Baby

Baby Blood (1990)

Baby Blood first published by VODzilla.co

The events of Alain Robak’s Baby Blood may gestate mostly over nine months in late-Eighties France, but it has a much broader spatiotemporal canvas. For it begins with “the beginning of the world”, in an African swamp that is also the cradle of life – and its implied ending will not reach its proper maturity until some sixty billion years after the film itself finishes. It is narrated by a parasitic entity (the voice of ‘Roger Placenta’, in fact Robak himself) that has been, and will be, around throughout all these epochs, but which longs to be “born – like everybody else.” Brought over to a circus in Northern France inside a male cheetah that has been captured in Central Africa, this creature spooks the other wild cats before messily abandoning its host and transferring itself to the vaginal passage of circus performer Yanka (Emmanuellle Escourrou).
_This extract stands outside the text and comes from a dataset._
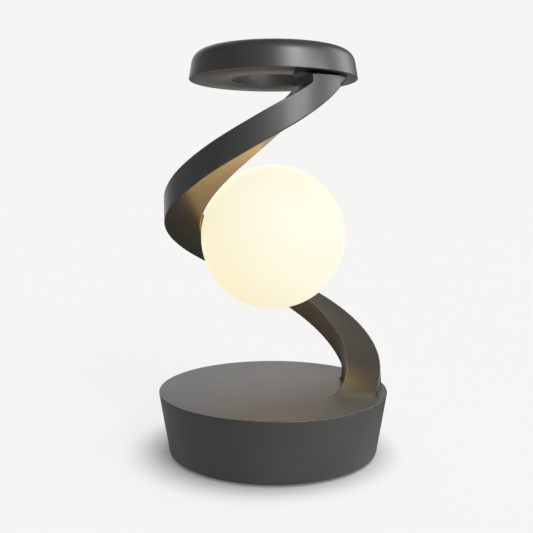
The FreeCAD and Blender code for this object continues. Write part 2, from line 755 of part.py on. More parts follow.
# battery cradle and its two cells, across the front half of the base
ZB = VALUE["plate_low"] + VALUE["plate_thick"] + VALUE["ballast_thick"]
CY = [-8.6, -8.6 - VALUE["cell_pitch"]]
tray = box(71.0, 2 * VALUE["cell_pitch"] + 2.4, 9.0, (-35.5, CY[1] - 11.0, ZB))
grooves = [cyl(D("cell_radius") + 0.05, VALUE["cell_length"] + 0.2, (-32.6, cy, ZB + 1.4 + VALUE["cell_radius"]), (1, 0, 0)) for cy in CY]
node(cut(tray, grooves), "battery_tray")
cells = []
for cy in CY:
    zc0 = ZB + 1.4 + VALUE["cell_radius"]
    c = cyl(D("cell_radius"), D("cell_length") - 1.2, (-32.5, cy, zc0), (1, 0, 0))
    tip = cyl(3.0, 1.2, (31.3, cy, zc0), (1, 0, 0))
    cells.append(fuse([c, tip]))
node(group(cells, "battery_cells"), "battery_cells")
ZS = ZB + 1.4 + VALUE["cell_radius"]
node(group([
    wire_run([(33.6, CY[0], ZS), (33.6, CY[0], 35.6), (33.6, 6.0, 33.5), (20.0, 16.0, 30.5), (10.2, 24.0, 27.5), (10.2, 27.0, 25.2)], 0.8),
    wire_run([(-33.6, CY[0], ZS), (-33.6, CY[0], 35.6), (-33.6, 6.0, 33.5), (-20.0, 16.0, 30.5), (5.8, 24.0, 27.5), (5.8, 27.0, 25.2)], 0.8),
], "battery_leads"), "battery_leads")
straps = []
for sx in (-26.0, 26.0):
    y0, y1, zt = CY[1] - 10.8, CY[0] + 10.8, ZS + VALUE["cell_radius"] + 0.05
    straps.append(box(3.0, y1 - y0, 0.8, (sx - 1.5, y0, zt)))
    straps.append(box(3.0, 0.8, zt - ZB - 9.0, (sx - 1.5, y0, ZB + 9.0)))
    straps.append(box(3.0, 0.8, zt - ZB - 9.0, (sx - 1.5, y1 - 0.8, ZB + 9.0)))
node(group([fuse(straps[0:3]), fuse(straps[3:6])], "battery_straps"), "battery_straps")

# control board on four posts
BX, BY = VALUE["board_wide"], VALUE["board_deep"]
ZP = VALUE["board_low"]
POSTS = [(-16.5, 28.0), (16.5, 28.0), (-16.5, 43.0), (16.5, 43.0)]
board = fuse([
    box(D("board_wide"), D("board_deep"), D("board_thick"), (-BX / 2, 24.0, D("board_low"))),
    box(11.0, 6.0, D("board_thick"), (SX - 5.5, 60.8, D("board_low"))),
])
notch = box(14.0, 3.0, 4.0, (7.6, 62.8, ZP - 1.0))
node(cut(board, [notch] + [cyl(1.3, 4.0, (x, y, ZP - 1.0)) for x, y in POSTS]), "main_board")
node(group([cut(prism(6, 2.6, ZP - ZB, (x, y, ZB)), [cyl(1.01, 4.0, (x, y, ZP - 3.5))]) for x, y in POSTS], "board_posts"), "board_posts")
node(group([cap_screw((x, y, ZP + 1.6), (0, 0, -1), 1.0, 4.6, 1.9, 1.5, 0.8) for x, y in POSTS], "board_screws"), "board_screws")
ZT = ZP + VALUE["board_thick"]
node(group([
    box(7.0, 7.0, 1.0, (-3.5, 44.0, ZT)),
    box(6.0, 6.0, 3.0, (-11.0, 33.0, ZT)),
    box(5.0, 5.0, 1.6, (2.0, 35.0, ZT)),
    cyl(2.5, 5.5, (-13.5, 50.0, ZT)),
    cyl(2.5, 5.5, (4.5, 55.0, ZT)),
    box(7.0, 4.5, 4.0, (4.5, 25.5, ZT)),
    box(5.0, 6.0, 5.8, (13.0, 33.0, ZT)),
], "board_parts"), "board_parts")

# charging socket
sock = cut(oval(SW, ST, 9.4, 61.8), [oval(SW - 0.6, ST - 0.6, 6.3, 65.0)])
tongue = box(6.7, 5.2, 0.7, (SX - 3.35, 64.5, SZ - 0.35))
node(fuse([sock, tongue]), "usb_socket")

# push switch: body on the board, sliding cap in the wall
BXC, BZC = VALUE["button_across"], VALUE["button_height"]
sw = box(7.0, 5.0, BZC + 3.2 - ZT, (BXC - 3.5, 57.5, ZT))
node(cut(sw, [cyl(1.28, 3.0, (BXC, 59.7, BZC), (0, 1, 0))]), "tact_switch")
cap = turned(None, [(0, 61.6), (1.2, 61.6), (1.2, 64.6), (5.6, 64.6), (5.6, 65.8), (D("button_radius"), 65.8), (D("button_radius"), 71.3), (D("button_radius") - 0.4, 71.7), (3.0, 71.7), (2.6, 71.45), (0, 71.45)])
place(cap, (D("button_across"), 0, D("button_height")), (0, 1, 0))
node(cap, "power_button")

node(group([cap_screw(polar(t, r, VALUE["base_top"] - VALUE["top_wall"]), (0, 0, 1), 2.0, 9.0, 3.5, 3.0, 1.7) for t, r in FOOT_SCREWS], "foot_screws"), "foot_screws")

# ---------------------------------------------------------------- head
HL, HT = D("head_low"), D("head_top")
cap = turned(None, [
    (D("head_radius"), HL), (D("head_top_radius"), HT), (D("head_hole"), HT), (D("head_hole"), HL),
    (D("head_hole") + 2.0, HL), (D("head_hole") + 2.0, HT - D("head_wall")), (42.5, HT - D("head_wall")),
    (48.6, HL + 10.2), (D("head_radius") - 2.6, HL),
])
cap.Label = "head_shell_turned"
cap = rounded(cap, D("head_round"), [(VALUE["head_top_radius"], VALUE["head_top"])])
cap = rounded(cap, 2.0, [(VALUE["head_hole"], VALUE["head_top"])])
cap = rounded(cap, 0.4, [(VALUE["head_radius"], VALUE["head_low"]), (VALUE["head_hole"], VALUE["head_low"])])
node(cap, "head_shell")
plate = turned(None, [
    (D("head_hole") + 2.05, HL), (51.2, HL), (50.5, HL + D("head_floor")), (D("head_hole") + 4.6, HL + D("head_floor")),
    (D("head_hole") + 4.6, HL + 6.0), (D("head_hole") + 2.05, HL + 6.0),
])
plate.Label = "head_plate_turned"
CLIPS = [20, 110, 200, 250]
node(cut(plate, [cyl(1.6, 6.0, polar(t, r, VALUE["head_low"] - 1.0)) for t, r in HEAD_SCREWS] + [cyl(0.9, 6.0, polar(a, 44.6, VALUE["head_low"] + 0.9)) for a in CLIPS]), "head_plate")
node(group([cap_screw(polar(t, r, VALUE["head_low"] + VALUE["head_floor"]), (0, 0, -1), 1.5, 9.5, 2.75, 2.5, 1.2) for t, r in HEAD_SCREWS], "head_screws"), "head_screws")
clips = []
rivets = []
for a in CLIPS:
    zf = VALUE["head_low"] + VALUE["head_floor"]
    ca, sa = math.cos(math.radians(a)), math.sin(math.radians(a))

    def at(r, t, z):
        return (r * ca - t * sa, r * sa + t * ca, z)

    foot = box(5.4, 8.0, 0.6, at(42.0, -4.0, zf), None, a)
    rise_ = box(0.6, 8.0, 6.2, at(46.8, -4.0, zf), None, a)
    hook = box(1.1, 8.0, 0.6, at(47.4, -4.0, zf + 5.0), None, a)
    clips.append(cut(fuse([foot, rise_, hook]), [cyl(0.9, 3.0, at(44.6, 0, zf - 1))]))
    rv = fuse([cyl(0.88, 2.2, at(44.6, 0, zf - 1.55)), cyl(1.6, 0.7, at(44.6, 0, zf + 0.6))])
    rivets.append(rv)
node(group(clips, "head_clips"), "head_clips")
node(group(rivets, "clip_rivets"), "clip_rivets")

# ---------------------------------------------------------------- magnetic dock, about its own axis
HOME = (0, 0, D("globe_height"))
cup = turned(None, [(D("rotor_radius") + D("rotor_play"), 48.3), (D("cup_radius"), 48.3), (D("cup_radius"), 58.2), (2.2, 58.2), (2.2, 57.0), (D("rotor_radius") + D("rotor_play"), 57.0)])
place(cup, HOME, DIRU)
node(cup, "dock_cup")
mag = turned(None, [(1.7, 50.9), (D("magnet_radius"), 50.9), (D("magnet_radius"), 56.9), (1.7, 56.9)])
place(mag, HOME, DIRU)
node(mag, "dock_magnet")
pin = turned(None, [(0, 46.6), (0.5, 46.6), (0.9, 47.0), (0.9, 51.2), (1.6, 51.2), (1.6, 57.6), (0, 57.6)])
place(pin, HOME, DIRU)
node(pin, "dock_pin")
rotor = turned(None, [(0.96, D("dock_face")), (D("rotor_radius") - 0.4, D("dock_face")), (D("rotor_radius"), D("dock_face") + 0.4), (D("rotor_radius"), 50.6), (0.96, 50.6)])
place(rotor, HOME, DIRU)
node(rotor, "dock_rotor")

# ---------------------------------------------------------------- globe, about the dock's axis
gs = cut(ball(D("globe_radius")), [ball(D("globe_radius") - D("globe_wall")), cyl(D("mouth_radius"), 60.0)])
place(gs, HOME, DIRU)
node(gs, "globe_diffuser")
lens = common([ball(D("globe_radius")), cyl(D("mouth_radius") - 0.05, 20.0, (0, 0, 43.4))])
flat_top = cyl(20.0, 5.0, (0, 0, 46.42))
lens = cut(lens, [flat_top])
neck = cyl(8.0, 5.4, (0, 0, 38.2))
socket_r = cyl(7.5, 2.4, (0, 0, 43.0))
CAPS = [90, 210, 330]
cap_holes = [cyl(5.6, 4.5, (0, 0, 40.9)), cyl(1.25, 10.0, (0, 0, 40.0)), cyl(3.05, 6.0, (0, 0, 37.0))]
for a in CAPS:
    x, y, _ = polar(a, 10.3, 0)
    cap_holes.append(cyl(0.85, 8.0, (x, y, 40.0)))
    cap_holes.append(cyl(1.7, 5.0, (x, y, 44.75)))
capobj = cut(fuse([lens, neck, socket_r]), cap_holes)
place(capobj, HOME, DIRU)
node(capobj, "globe_cap")
collar = turned(None, [(8.1, 40.2), (15.2, 40.2), (16.2, 41.8), (13.2, 42.95), (12.9, 42.95), (12.9, 43.35), (8.1, 43.35)])
collar.Label = "collar_turned"
collar = cut(collar, [cyl(0.8, 6.0, (polar(a, 10.3, 39.5))) for a in CAPS])
place(collar, HOME, DIRU)
node(collar, "globe_collar")
cs = group([cap_screw(polar(a, 10.3, 44.75), (0, 0, -1), 0.78, 4.3, 1.5, 0.6, 0.6) for a in CAPS], "cap_screws_local")
place(cs, HOME, DIRU)
node(cs, "cap_screws")
keeper = turned(None, [(1.6, 41.3), (5.5, 41.3), (5.5, 45.3), (1.6, 45.3)])
place(keeper, HOME, DIRU)
node(keeper, "globe_keeper")
contact = turned(None, [(0, 40.8), (1.2, 40.8), (1.2, 46.4), (0, 46.4)])
place(contact, HOME, DIRU)
node(contact, "globe_contact")
post = turned(None, [(2.2, D("hub_half") - 1.0), (3.0, D("hub_half") - 1.0), (3.0, 40.6), (2.2, 40.6)])
place(post, HOME, DIRU)
node(post, "led_post")
HR, HH = VALUE["hub_radius"], VALUE["hub_half"]
hub = cut(prism(8, D("hub_radius"), D("hub_half") * 2, (0, 0, -D("hub_half")), None, 22.5), [cyl(3.02, 12.0, (0, 0, D("hub_half") - 1.0)), cyl(1.6, 16.0, (0, 0, -HH + 3.0))])
place(hub, HOME, DIRU)
node(hub, "led_hub")
leds = []
flat_r = HR * math.cos(math.pi / 8)
for k in range(8):
    a = 45.0 * k
    ca, sa = math.cos(math.radians(a)), math.sin(math.radians(a))
    for zz in (-5.6, 2.0):
        leds.append(box(0.7, 3.2, 3.2, ((flat_r + 0.01) * ca + 1.6 * sa, (flat_r + 0.01) * sa - 1.6 * ca, zz), None, a))
leds.append(box(3.2, 3.2, 0.7, (-1.6, -1.6, -HH - 0.71)))
lg = group(leds, "leds_local")
place(lg, HOME, DIRU)
node(lg, "led_emitters")
lw = group([cyl(0.55, 37.0, (0.9, 0, 3.6)), cyl(0.55, 37.0, (-0.9, 0, 3.6))], "wires_local")
place(lw, HOME, DIRU)
node(lw, "led_wires")

# ---------------------------------------------------------------- checks and files
doc.recompute()
bad = []
for o in doc.Objects:
    state = [s for s in o.State if s in ("Invalid", "Error")]
    if state:
        bad.append((o.Name, o.Label, state))
    if hasattr(o, "Shape") and o.TypeId.startswith(("Part::", "PartDesign::Body")) and o.TypeId != "Part::Part2DObjectPython":
        if o.Shape.isNull() or not o.Shape.isValid():
            bad.append((o.Name, o.Label, "shape"))
print("BAD", bad)
if bad:
    raise RuntimeError("some objects are not sound: %r" % (bad,))
seen = set()
for label, obj in NODES:
    if label in seen:
        raise RuntimeError("label used twice: " + label)
    seen.add(label)
    shp = obj.Shape
    bb = shp.BoundBox
    print("%-18s solids %2d vol %9.1f  x %.1f %.1f y %.1f %.1f z %.1f %.1f" % (label, len(shp.Solids), shp.Volume, bb.XMin, bb.XMax, bb.YMin, bb.YMax, bb.ZMin, bb.ZMax))
    shp.exportStep("parts/%s.step" % label)
print("NODES", len(NODES))
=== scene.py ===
import math

import bmesh
import bpy
from mathutils import Matrix, Vector


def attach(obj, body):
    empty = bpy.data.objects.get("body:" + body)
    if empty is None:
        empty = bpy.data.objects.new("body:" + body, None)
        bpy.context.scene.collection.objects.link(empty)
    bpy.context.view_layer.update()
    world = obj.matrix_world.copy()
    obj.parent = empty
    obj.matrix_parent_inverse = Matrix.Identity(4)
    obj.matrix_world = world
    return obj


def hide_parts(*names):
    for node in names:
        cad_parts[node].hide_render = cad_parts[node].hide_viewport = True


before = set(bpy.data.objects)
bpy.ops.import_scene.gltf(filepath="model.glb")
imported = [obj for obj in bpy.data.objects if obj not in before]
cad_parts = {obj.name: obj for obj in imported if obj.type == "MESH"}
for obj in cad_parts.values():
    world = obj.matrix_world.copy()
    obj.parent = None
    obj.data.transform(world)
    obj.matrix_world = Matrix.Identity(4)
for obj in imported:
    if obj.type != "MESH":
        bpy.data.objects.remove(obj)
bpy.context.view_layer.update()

MM = 0.001

# ------------------------------------------------------------------ camera
CAM_D, CAM_Z = 0.4837, 0.1726
PITCH, YAW = 0.1038, -0.0089


def make_camera():
    cam_data = bpy.data.cameras.new("camera")
    cam_data.lens = 50.0
    cam_data.sensor_fit = "HORIZONTAL"
    cam_data.sensor_width = 36.0
    cam_data.clip_start = 0.01
    cam_data.clip_end = 100.0
    cam = bpy.data.objects.new("camera", cam_data)
    bpy.context.scene.collection.objects.link(cam)
    f = Vector((math.sin(YAW) * math.cos(PITCH), math.cos(YAW) * math.cos(PITCH), -math.sin(PITCH)))
    r = Vector((math.cos(YAW), -math.sin(YAW), 0.0))
    u = r.cross(f)
    m = Matrix((
        (r.x, u.x, -f.x, 0.0),
        (r.y, u.y, -f.y, -CAM_D),
        (r.z, u.z, -f.z, CAM_Z),
        (0, 0, 0, 1),
    ))
    cam.matrix_world = m
    bpy.context.scene.camera = cam
    return cam


make_camera()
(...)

That, seemingly, is where every man wishes to go, unable to resist Yanka’s shapely, fertile curves – which drives her boyfriend, the abusive circus owner Lohman (Christina Sinniger), to acts of violent jealousy. So Yanka, now pregnant, flees Lohman and runs away from the circus, initially taking up residence in a run-down tenement apartment. There, she is part-encouraged part-bullied part-blackmailed by her unborn – yet very talkative – baby to murder others for their blood. For this most patient of creatures, in its very long-term plan to evolve to global dominance, must share not only Yanka’s pulsing, mothering blood, but also that of the many men against whom Yanka bumps and grinds in her bid for independence – and these men, ruled by their aggression and sexual drives, do not come out of these encounters looking pretty, as Yanka proves even more predatory than they are in protecting and feeding what’s inside her. Like that creature, Yanka herself seems a missing link, caught both between internalised feminine and masculine impulses (nurture!, attack!) and between past and future – or more specifically between the seductive slaughter of Andrzej Zulawski’s earlier Possession (1981) and the embryonic instigations of Alice Lowe’s later Prevenge (2016). 

watch out for the sequel

It is hard to tell whether Yanka is carrying an actual primordial lifeform, or merely an atavistic psychology born of mistreatment, trauma and desperation. Her conversations with her foetus, which to onlookers come with all the appearance of a disturbed woman talking to herself, certainly resonate with notions of mental illness – and as the film goes on, and Yanka’s murders become more frequent and more baroque, passers-by never comment on, or seem even to notice, her increasingly bloody state, suggesting it may be all in her mind – or her gut. It may even be a phantom pregnancy. So perhaps this is just the story of an isolated woman’s derangement, with her own internal struggles externalised as slasher-like psychodrama. Yet even on this reading, both Yanka and the creature’s unhappy lives, ‘starting’ from a mother’s womb and ‘ending’ with a return to the primal ooze, allegorises the experience, brutal and short, of us all in our Darwinian race to genetic perpetuation, while satirising some of the worst and most pathetic aspects of a world governed by “men’s rules”. Indeed, the schizophrenic scenario of Baby Blood plays out like a newly feminised version of Frank Henenlotter’s Brain Damage (1988) – and that shifting of genders makes a world of difference to the film’s conception of life itself as a bloody battle of the sexes.

Summary: Vagina monologues: Alain Robak brings an epoch-spanning genetic perspective to his monster movie of maternity and madness.